One of the most controversial aspects of the plan was the mayor's call for congestion pricing, specifically a bid to levy a fee of $8.00 on all cars entering midtown Manhattan during peak hours on weekdays, with a few exemptions for through traffic. The proposal was canceled in 2008 despite support from environmental groups and the governor's office because of great opposition from residents in Brooklyn and Queens (on Long Island), who would have had to pay a toll to enter and exit the island.

A major criticism stemmed from the plan's assumption that more riders could use mass transit. New York City Transit, after doing an analysis of each subway route, revealed that many subway routes were already used to capacity, and that the tracks allowed no room to add more trains.
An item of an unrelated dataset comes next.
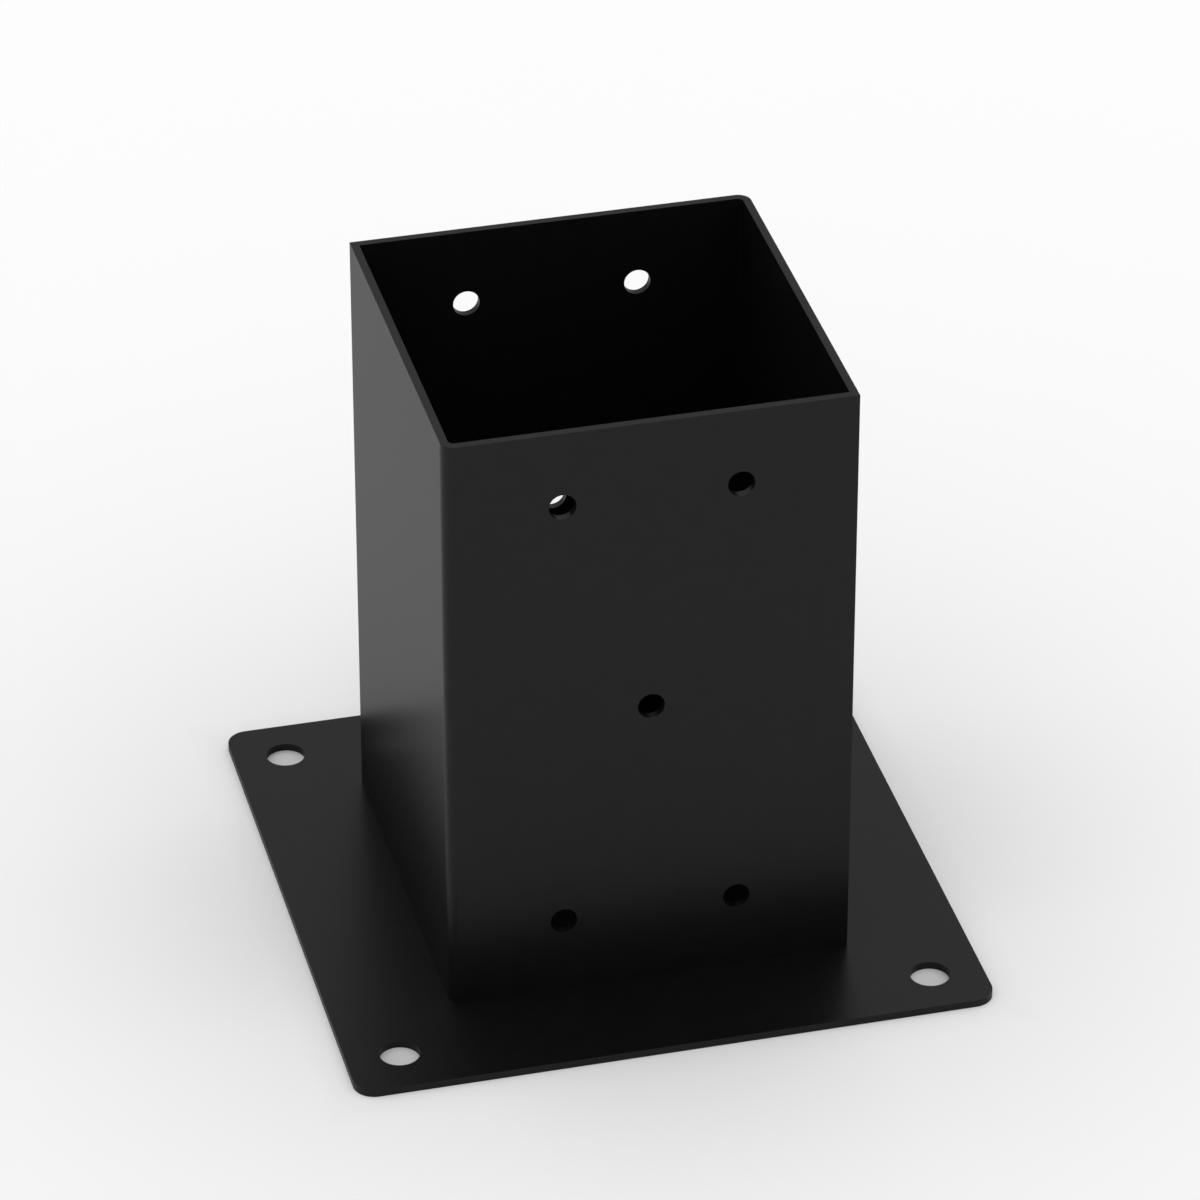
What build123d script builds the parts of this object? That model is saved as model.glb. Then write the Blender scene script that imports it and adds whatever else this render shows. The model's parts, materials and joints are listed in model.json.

Promoters of this mechanism argued that the system could generate much needed funds for MTA Capital Construction projects such as the Second Avenue Subway, 7 Subway Extension, and East Side Access.

=== Climate change mitigation ===
In 2007, the city aimed to reduce greenhouse gas emissions by 30 percent of the 2005 levels by 2030. Emissions were reduced by 13 percent between 2007 and 2011. This was attributed to a 26 percent decrease in carbon intensity present in the city's electrical supply during this period as a result of more efficient power plants and increased use of renewable energy. Con Edison also stepped in to curb the threat of fugitive sulfur hexafluoride leakage in its electricity transmission and distribution system, which further lowered emissions by 3 percent.

Mitigation efforts included switching fuel sources to cleaner energy. A decrease in demand for energy consumption, new solid waste management strategies, and more sustainable transportation systems were projected to result in a 30 percent decrease in greenhouse gas emissions for the city.

In 2011, the Department of Environmental Protection (DEP) enforced its Climate Change Program Assessment and Action Plan by researching the potential effects of climate change on the city's water supply. Areas projected to be affected were determined by the DEP's climate change impact scenarios. Funded projects included the Croton Walter Filtration Plant, which opened in 2015 to filter sediments entering the water supply after storms, and the renovation of the Delaware Aqueduct. The DEP took action on its own projects such as improving the sewage system by developing a new stormwater drainage strategy focused on areas threatened by flooding and sewer backups and overflows. There was an overall emphasis on maximizing synergy and minimizing tradeoffs among energy, air, water, land, and climate policies.

==Support==
PlaNYC was supported by Campaign for New York's Future, a coalition of civic, business, environmental, labor, community and public health organizations.

== Sustainable Energy Property Tracking System ==
According to a study by the mayor's office, the city's municipal buildings accounted for nearly 3.8 million metric tons of greenhouse gas emissions each year and utilized 6.5 percent of the city's energy. The city's rate of energy consumption in NYC municipal buildings totaled nearly $1 billion each year, and accounted for about 64 percent of the city's greenhouse gas emissions. One of the main goals of Mayor Bloomberg's PlaNYC was to reduce greenhouse gas emissions by 30 percent by 2030.

In order to meet this goal, the government of New York City signed an agreement worth more than ten million dollars with TRIRIGA an integrated workplace management system and environmental sustainability software provider that was later acquired by IBM, through which the city would deploy TRIRIGA's environmental and energy management software across more than 4,000 government buildings throughout the city.

New York City used performance data from IBM TRIRIGA system to provide the city with the critical analysis required to implement carbon reduction strategies and to inform the project selection process for PlaNYC funded retrofit projects.

Energy and water usage were measured and entered into the Sustainable Energy Property Tracking System (SEPTS) to help identify resource-intensive facilities and prioritize energy efficiency investment decisions.

Note: TRIRIGA product was replatformed and renamed Maximo Real Estate and Facilities, since June 2025 being part of IBM Maximo Application Suite.